Several plants in 2023
The 180 employees of the company, soon to be based in Beaulieu-sur-Layon (Maine-et-Loire), have a full schedule for 2023. Néolithe is now deploying its fossilisers, which cover a floor area of around 500 m², at customer sites. "Our industrial site is divided up into two parts. The first is used for the assembly of our waste processing machines. These machines are leased out to customers, who feed them with their waste. We then resell the aggregates," explains the co-founder. For the beneficiary, the advantage is twofold: he pays less for the rental of the machines, which fossilise 10,000 tonnes of waste a year, than for landfill, while reducing his environmental impact. "The second part enables us to produce our binders," continues Nicolas Cruaud. "The facility is still under construction, but will be up and running this summer."

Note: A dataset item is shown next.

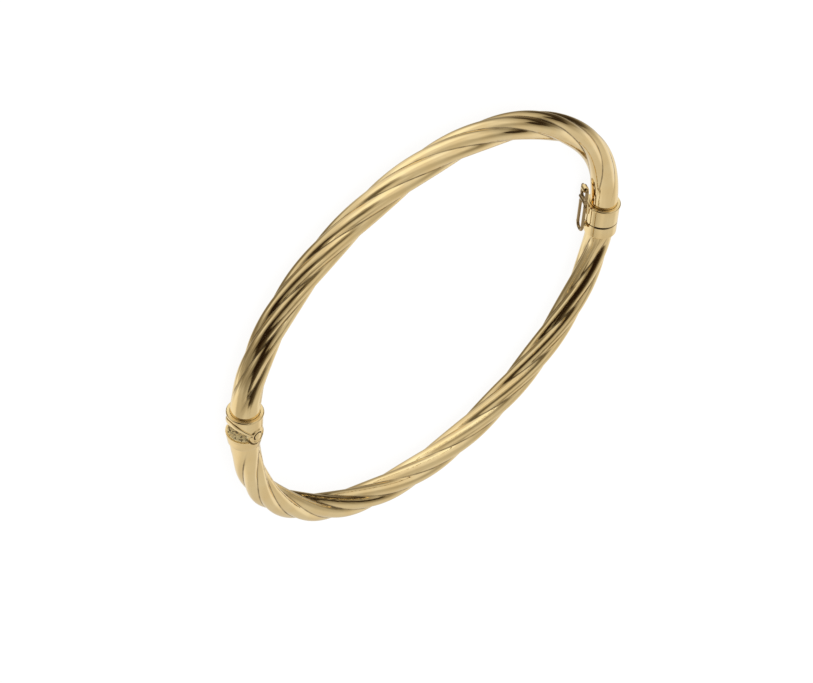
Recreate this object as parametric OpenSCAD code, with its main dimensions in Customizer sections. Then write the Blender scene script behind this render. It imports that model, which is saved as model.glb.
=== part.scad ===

This year, three corporate customers will benefit from Néolithe's services. The first is a carrier, called Courant, which also operates a sorting centre in the Angers area.
"By early 2024, our fossilisers will be working. Once we have the capacity to process all the French waste emitted each year, we'll be able to reduce the country's carbon footprint by 7% and thus become, like hydrogen today, a major lever for decarbonisation," hopes Nicolas Cruaud.
By 2026, Néolithe aims to have a processing capacity of 2.5 million tons of waste, implying savings of 1 million tons of CO2 per year. The start-up also plans to expand internationally at a later date. Steps have already been taken to install fossilisers outside France, in England, the Nordic countries, Switzerland and Japan.
Numerous fund-raising initiatives
Even before it was set up, Néolithe had already attracted a great deal of support. "When Clément Benassy and I were still students, we won a competition organised by Université Paris-Saclay. We had studied a number of projects together, because the University puts up a lot of new buildings and therefore needs a lot of materials, which also produces waste. In fact, we had hoped to use it for one of our pilot projects, but in the end the space available was too small," he explains. In its early days, Néolithe was hosted by the École Polytechnique's X Up incubator. One year after its creation, the start-up launched its first fund-raising round, raising €500,000. It is also supported by the French Environment and Energy Management Agency (Ademe), which contributed €375,000. Fund-raising continues at the rate of one a year. In 2021, Néolithe raised €2.5 million, and in 2022, €22 million. This almost quarter-billion euros is being used to build the Beaulieu-sur-Layon site and recruit almost 120 new employees. According to Nicolas Cruaud, "We'll be raising funds until 2025 or 2026, until we're profitable. The roll-out of our customer sites in 2024 will enable us to gradually generate sales."